I learned about what is known as the earliest form of instant long-distance communication in James Gleick’s The Information earlier this semester. In sub-sahar Africa, drums are used to convey messages across many miles. “The drum language was at once formulaic and fluid. ‘The signals represented the tones of the syllables of conventional phrases of a traditional and highly poetic character,’” (Gleick, 15). The talking drums, as described in The Information by James Gleick, compose messages that are as full of extra information as possible. These sub-Saharan African drums are the first recorded form of code and language that is all rolled into one.

Europeans were astonished by this, as they had been trying to master instant long-distance communication for a very long time. The invention of the telegraph was almost discovered in 1827 by Harrison Gray, and then again in 1828 by Joseph Henry, but what both these scientists lacked was a battery, (Phalen, 2). Finally, in 1836, John Frederic Daniell invented the Daniell cell, a type of cell battery that solved the last piece of the telegraphic puzzle. This is where Samuel Morse comes into the story.

In 1832, Samuel Morse was aboard a ship travelling to New York. It was a discussion on this ship that sparked his curiosity regarding the telegraph. Morse thought, “If the presence of electricity can be made visible in any part of the circuit, I see no reason why intelligence may not be transmitted instantaneously by electricity,” (Phalen, 5). Using the knowledge Morse had learned and gained from other scientists, he knew that the electric current along a wire could generate three signs: the presence of the current, the absence of the current, and the length of the absence from the current. It was aboard the ship headed to New York that Morse began to work out the beginning stages of the now famous Morse Code. The invention of the telegraph was miniscule compared to the invention of Morse Code, without this code, his invention would be useless. However, I’ve learned that Morse Code was originally considered an alphabet, “the Morse Telegraphic Alphabet,” (Gleick 152) even though it wasn’t technically an alphabet. Gleick clarifies that the alphabet was only invented once, and every alphabet stems from the same ancestor, which was discovered around 1500 BCE near the Mediterranean Sea (Gleick 33). The Morse Telegraphic Alphabet was “an alphabet once removed;” (Gleick 152) a code and a system. Morse code arose during an era in which iconography made its mark. Signs were being used in place of other symbols, symbols were being used in place of other signs. Gleick says that this happened for two reasons: secrecy and brevity (Gleick 152). I find it interesting, that, like early text messaging, people were billed for number of words. It wasn’t too long ago that text messages were confined to 140 characters, and each message cost the sender a fee. I remember a time when I got my first cell phone, in the sixth grade, and part of the deal was that my mom was allowed to read my text messages.
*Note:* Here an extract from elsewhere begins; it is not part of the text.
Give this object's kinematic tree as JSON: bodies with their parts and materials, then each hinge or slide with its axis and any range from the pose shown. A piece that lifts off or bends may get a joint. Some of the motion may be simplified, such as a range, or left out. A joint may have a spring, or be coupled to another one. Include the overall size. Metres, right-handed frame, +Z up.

Therefore, I used coded names to gossip with my friends. Likewise, users of the telegraph, being a semi-public communications system (with the delivery person, telegraph operator, telegraphic translator, and delivery person on the other end, among others) devised many different systems of encoding their codes. Military and civilians alike devised strategies to keep their messages private and secret. Newspapers for instance, had elaborate and time-consuming codes across great distances so that their messages could be printed without the information being leaked prior to publication. In this sense, the telegraph was the first medium for sending private, instant messages. In addition to the first way to instantaneously communicate with friends, family, colleagues and more, Morse code was used on railways. Railways and telegraphs mutually benefitted one another.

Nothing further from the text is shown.